Supplied information:

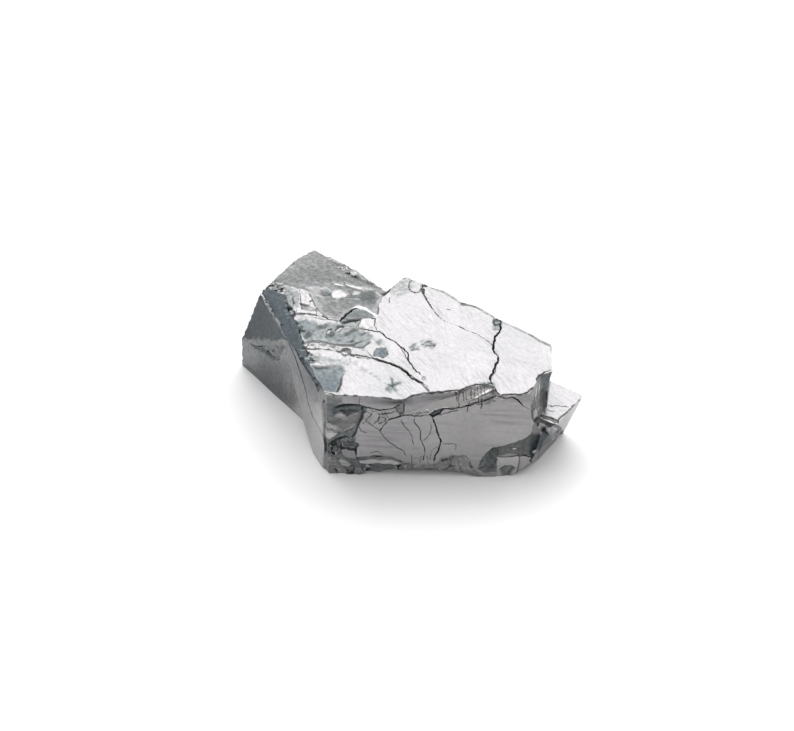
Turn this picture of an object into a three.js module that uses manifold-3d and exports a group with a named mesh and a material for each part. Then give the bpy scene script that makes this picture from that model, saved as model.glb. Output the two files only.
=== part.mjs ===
// A broken piece of noble shungite: one solid of natural, nearly pure carbon, about 46 mm long.
// A block is cleaved along flat planes, then flakes, shell-shaped scars and cracks are cut from it.
// Millimetres, +Z up. The rock's front faces -Y and it rests on its flat underside at z = 0.

import * as THREE from 'three';
import { ConvexGeometry } from 'three/addons/geometries/ConvexGeometry.js';
import { mergeVertices } from 'three/addons/utils/BufferGeometryUtils.js';
import Module from 'manifold-3d';

const wasm = await Module();
wasm.setup();

// ---------------------------------------------------------------- driving dimensions

const BLOCK = [60, 60, 16];      // the rough block that is cleaved, standing on z = 0
const CLEAVER = 160;             // side of the box that stands for everything beyond a plane
const CORE = [0, 0, 6];          // a point that stays inside through every cleave
const SHELL_DETAIL = 7;          // facets along each edge of a scar's icosahedron

const TOP_HEIGHT = 13.2;         // the top facet's height at y = 0
const TOP_RISE = 0.06;           // its climb towards the back, per mm
const FRONT_Y = -15.1;           // the front facet's foot
const FRONT_LEAN = 0.165;        // its lean towards the back, per mm of height
const SHELF_HEIGHT = 7.5;        // the low step at the right end

const onTop = (x, y, lift = 0) => [x, y, TOP_HEIGHT + TOP_RISE * y + lift];
const onFront = (x, z, lift = 0) => [x, FRONT_Y + FRONT_LEAN * z - lift, z];

// Corners where the main facets meet.
const leftFoot = [-21.6, 7.3, 0];
const leftShoulder = [-21.4, 6.9, 4.6];
const leftPeak = [-18.4, 6.8, 12.6];
const leftBrow = [-14.2, -2.1, 11.9];
const bandFoot = [-12.6, -4.2, 0];
const frontLeftFoot = [-10.4, -12.8, 0];
const frontLeftHeel = [-9.3, -13.9, 1.5];
const frontLeftTop = [-8.9, -12.9, 12.3];
const bandCrease = [-13.6, -4.6, 7.2];
const lobeLeft = [-15.0, 13.4, 12.6];
const lobePeak = [-11.5, 18.5, 11.6];
const lobeBack = [-7.2, 15.9, 11.4];
const lobeNotch = [-1.2, 9.8, 11.0];
const platePeak = [1.1, 9.4, 13.8];
const plateShoulder = [5.3, 7.0, 13.6];
const plateEnd = [19.7, -4.3, 12.9];
const shelfTip = [24.0, -7.9, SHELF_HEIGHT];
const shelfFront = [20.5, -12.7, SHELF_HEIGHT];
const rightFoot = [17.3, -13.3, 0];

// ---------------------------------------------------------------- tools

// A closed three.js geometry as a manifold-3d solid.
function solid(geometry) {
  const bare = geometry.index ? geometry.toNonIndexed() : geometry.clone();
  bare.deleteAttribute('normal');
  bare.deleteAttribute('uv');
  const merged = mergeVertices(bare, 1e-4);
  return new wasm.Manifold(new wasm.Mesh({
    numProp: 3,
    vertProperties: new Float32Array(merged.attributes.position.array),
    triVerts: new Uint32Array(merged.index.array),
  }));
}

const vector = (point) => new THREE.Vector3(...point);
const hull = (points) => solid(new ConvexGeometry(points.map(vector)));

// A prism on an outline of x, y points, from a low to a high z. It can change to a second outline.
function flake(outline, low, high, second = outline, secondLow = high, secondHigh = high) {
  return hull([
    ...outline.flatMap(([x, y]) => [[x, y, low], [x, y, high]]),
    ...second.flatMap(([x, y]) => [[x, y, secondLow], [x, y, secondHigh]]),
  ]);
}

// The rock without what lies beyond the plane through three corners, on the side away from CORE.
function cleave(rock, a, b, c) {
  const plane = new THREE.Plane().setFromCoplanarPoints(vector(a), vector(b), vector(c));
  if (plane.distanceToPoint(vector(CORE)) > 0) plane.negate();
  const beyond = new THREE.BoxGeometry(CLEAVER, CLEAVER, CLEAVER).translate(0, 0, CLEAVER / 2);
  const turn = new THREE.Quaternion().setFromUnitVectors(new THREE.Vector3(0, 0, 1), plane.normal);
  beyond.applyQuaternion(turn);
  const foot = plane.projectPoint(new THREE.Vector3(), new THREE.Vector3());
  beyond.translate(foot.x, foot.y, foot.z);
  return rock.subtract(solid(beyond));
}

// The rock without a shell-shaped scar: an ellipsoid, turned about X, then Y, then Z, in degrees.
function scar(rock, { at, radii, turn = [0, 0, 0] }) {
  const shell = new THREE.IcosahedronGeometry(1, SHELL_DETAIL).scale(...radii);
  const angles = turn.map(THREE.MathUtils.degToRad);
  shell.applyMatrix4(new THREE.Matrix4().makeRotationFromEuler(new THREE.Euler(...angles, 'ZYX')));
  shell.translate(...at);
  return rock.subtract(solid(shell));
}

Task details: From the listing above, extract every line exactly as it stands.

Expected answer:
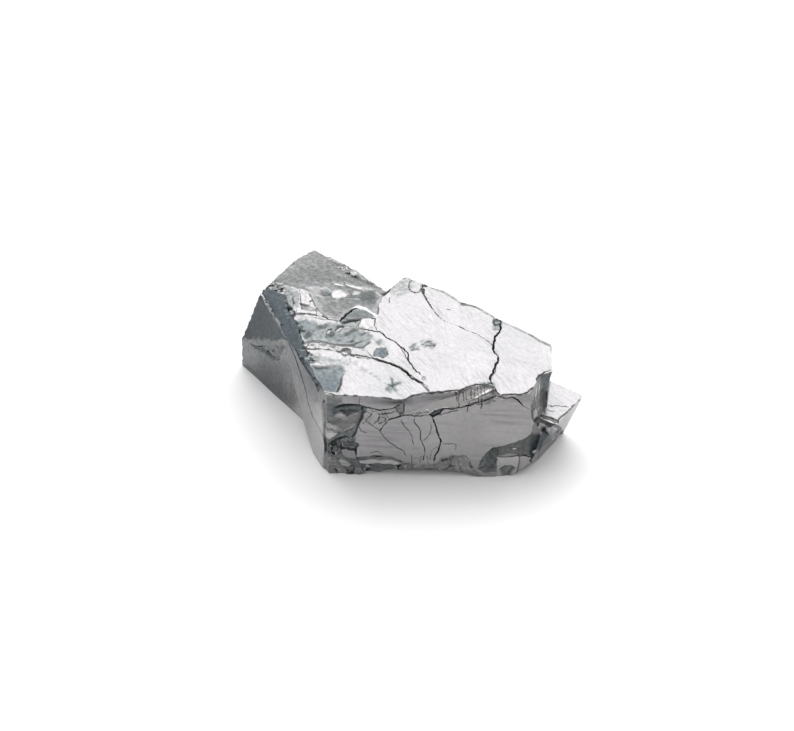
Turn this picture of an object into a three.js module that uses manifold-3d and exports a group with a named mesh and a material for each part. Then give the bpy scene script that makes this picture from that model, saved as model.glb. Output the two files only.
=== part.mjs ===
// A broken piece of noble shungite: one solid of natural, nearly pure carbon, about 46 mm long.
// A block is cleaved along flat planes, then flakes, shell-shaped scars and cracks are cut from it.
// Millimetres, +Z up. The rock's front faces -Y and it rests on its flat underside at z = 0.

import * as THREE from 'three';
import { ConvexGeometry } from 'three/addons/geometries/ConvexGeometry.js';
import { mergeVertices } from 'three/addons/utils/BufferGeometryUtils.js';
import Module from 'manifold-3d';

const wasm = await Module();
wasm.setup();

// ---------------------------------------------------------------- driving dimensions

const BLOCK = [60, 60, 16];      // the rough block that is cleaved, standing on z = 0
const CLEAVER = 160;             // side of the box that stands for everything beyond a plane
const CORE = [0, 0, 6];          // a point that stays inside through every cleave
const SHELL_DETAIL = 7;          // facets along each edge of a scar's icosahedron

const TOP_HEIGHT = 13.2;         // the top facet's height at y = 0
const TOP_RISE = 0.06;           // its climb towards the back, per mm
const FRONT_Y = -15.1;           // the front facet's foot
const FRONT_LEAN = 0.165;        // its lean towards the back, per mm of height
const SHELF_HEIGHT = 7.5;        // the low step at the right end

const onTop = (x, y, lift = 0) => [x, y, TOP_HEIGHT + TOP_RISE * y + lift];
const onFront = (x, z, lift = 0) => [x, FRONT_Y + FRONT_LEAN * z - lift, z];

// Corners where the main facets meet.
const leftFoot = [-21.6, 7.3, 0];
const leftShoulder = [-21.4, 6.9, 4.6];
const leftPeak = [-18.4, 6.8, 12.6];
const leftBrow = [-14.2, -2.1, 11.9];
const bandFoot = [-12.6, -4.2, 0];
const frontLeftFoot = [-10.4, -12.8, 0];
const frontLeftHeel = [-9.3, -13.9, 1.5];
const frontLeftTop = [-8.9, -12.9, 12.3];
const bandCrease = [-13.6, -4.6, 7.2];
const lobeLeft = [-15.0, 13.4, 12.6];
const lobePeak = [-11.5, 18.5, 11.6];
const lobeBack = [-7.2, 15.9, 11.4];
const lobeNotch = [-1.2, 9.8, 11.0];
const platePeak = [1.1, 9.4, 13.8];
const plateShoulder = [5.3, 7.0, 13.6];
const plateEnd = [19.7, -4.3, 12.9];
const shelfTip = [24.0, -7.9, SHELF_HEIGHT];
const shelfFront = [20.5, -12.7, SHELF_HEIGHT];
const rightFoot = [17.3, -13.3, 0];

// ---------------------------------------------------------------- tools

// A closed three.js geometry as a manifold-3d solid.
function solid(geometry) {
  const bare = geometry.index ? geometry.toNonIndexed() : geometry.clone();
  bare.deleteAttribute('normal');
  bare.deleteAttribute('uv');
  const merged = mergeVertices(bare, 1e-4);
  return new wasm.Manifold(new wasm.Mesh({
    numProp: 3,
    vertProperties: new Float32Array(merged.attributes.position.array),
    triVerts: new Uint32Array(merged.index.array),
  }));
}

const vector = (point) => new THREE.Vector3(...point);
const hull = (points) => solid(new ConvexGeometry(points.map(vector)));

// A prism on an outline of x, y points, from a low to a high z. It can change to a second outline.
function flake(outline, low, high, second = outline, secondLow = high, secondHigh = high) {
  return hull([
    ...outline.flatMap(([x, y]) => [[x, y, low], [x, y, high]]),
    ...second.flatMap(([x, y]) => [[x, y, secondLow], [x, y, secondHigh]]),
  ]);
}

// The rock without what lies beyond the plane through three corners, on the side away from CORE.
function cleave(rock, a, b, c) {
  const plane = new THREE.Plane().setFromCoplanarPoints(vector(a), vector(b), vector(c));
  if (plane.distanceToPoint(vector(CORE)) > 0) plane.negate();
  const beyond = new THREE.BoxGeometry(CLEAVER, CLEAVER, CLEAVER).translate(0, 0, CLEAVER / 2);
  const turn = new THREE.Quaternion().setFromUnitVectors(new THREE.Vector3(0, 0, 1), plane.normal);
  beyond.applyQuaternion(turn);
  const foot = plane.projectPoint(new THREE.Vector3(), new THREE.Vector3());
  beyond.translate(foot.x, foot.y, foot.z);
  return rock.subtract(solid(beyond));
}

// The rock without a shell-shaped scar: an ellipsoid, turned about X, then Y, then Z, in degrees.
function scar(rock, { at, radii, turn = [0, 0, 0] }) {
  const shell = new THREE.IcosahedronGeometry(1, SHELL_DETAIL).scale(...radii);
  const angles = turn.map(THREE.MathUtils.degToRad);
  shell.applyMatrix4(new THREE.Matrix4().makeRotationFromEuler(new THREE.Euler(...angles, 'ZYX')));
  shell.translate(...at);
  return rock.subtract(solid(shell));
}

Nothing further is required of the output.